The new train connecting midtown Manhattan to LaGuardia and a replacement for Newark Liberty International Airport's monorail will cost about $2 billion each. LaGuardia is one of the few major airports in the United States without a rail link, and Newark's air train is 23 years old and increasingly prone to maintenance problems.

The LaGuardia train and a stalled plan to extend PATH rail service from Manhattan to the Newark airport had previously been panned by some board members as being too costly for the amount of passengers they would serve and for taking attention and money away from a desperately needed new bus terminal in New York City.

Since then, the Port Authority conducted a study that estimated a LaGuardia train would serve between 6.6 million and 10 million passenger trips, a number that could increase to as many as 12 million by 2045. Car trips from Manhattan to LaGuardia traverse some of the nation's most congested roads and can take over an hour to go 8 miles.

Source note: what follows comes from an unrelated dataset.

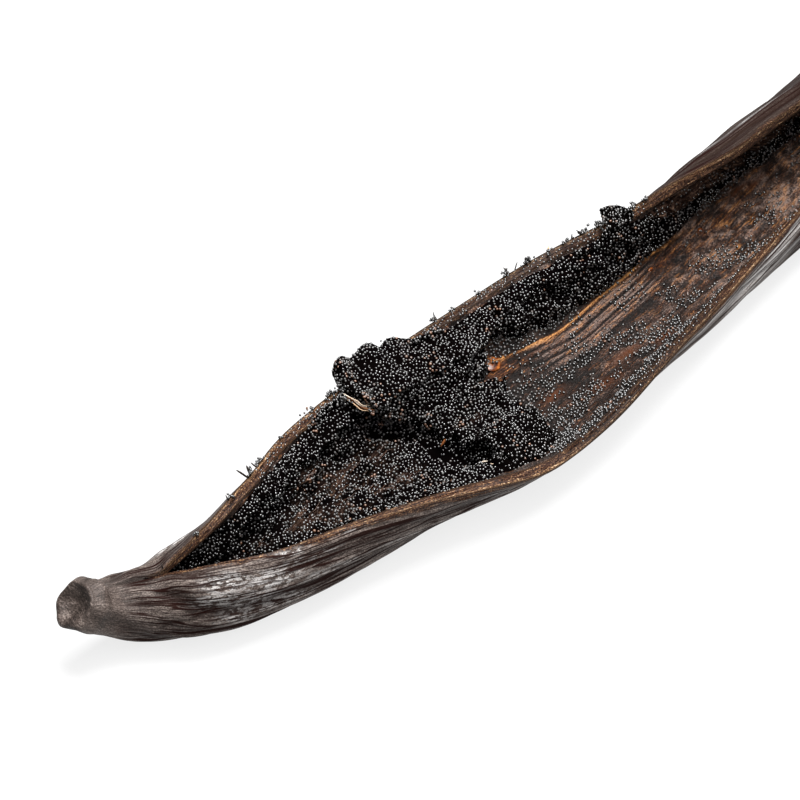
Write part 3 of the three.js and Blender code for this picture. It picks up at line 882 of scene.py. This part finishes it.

The current Port Authority 10-year capital plan contains $3.5 billion toward a new bus terminal, which could ultimately carry a price tag as high as $10 billion.

Executive Director Rick Cotton called the past criticisms of the rail plan "unfounded" and called it "irresponsible and indefensible" to delay the LaGuardia project.

"We are 100 percent behind having a workable, high-quality mass transit link to the airport, period," he said.

Both the LaGuardia and Newark trains don't figure to be completed for several years, after environmental permitting, design and preliminary engineering are completed. The Federal Aviation Administration is overseeing an environmental review of the LaGuardia project that will last until 2021, officials said.

The LaGuardia rail link would connect to the No. 7 subway line and the Long Island Rail Road at the Willets Point station, which serves Citi Field, home of the New York Mets, and the U.S. National Tennis Center, which hosts the U.S. Open each September.

The rail link would take about five or six minutes, officials have projected. Trains into Manhattan from Willets Point take about 15 to 20 minutes.

In other actions, the Port Authority board approved about $80 million for construction work on its PATH rail line in New Jersey to accommodate longer trains to alleviate overcrowding. PATH Director Clarelle DeGraffe said the work is expected to begin next July.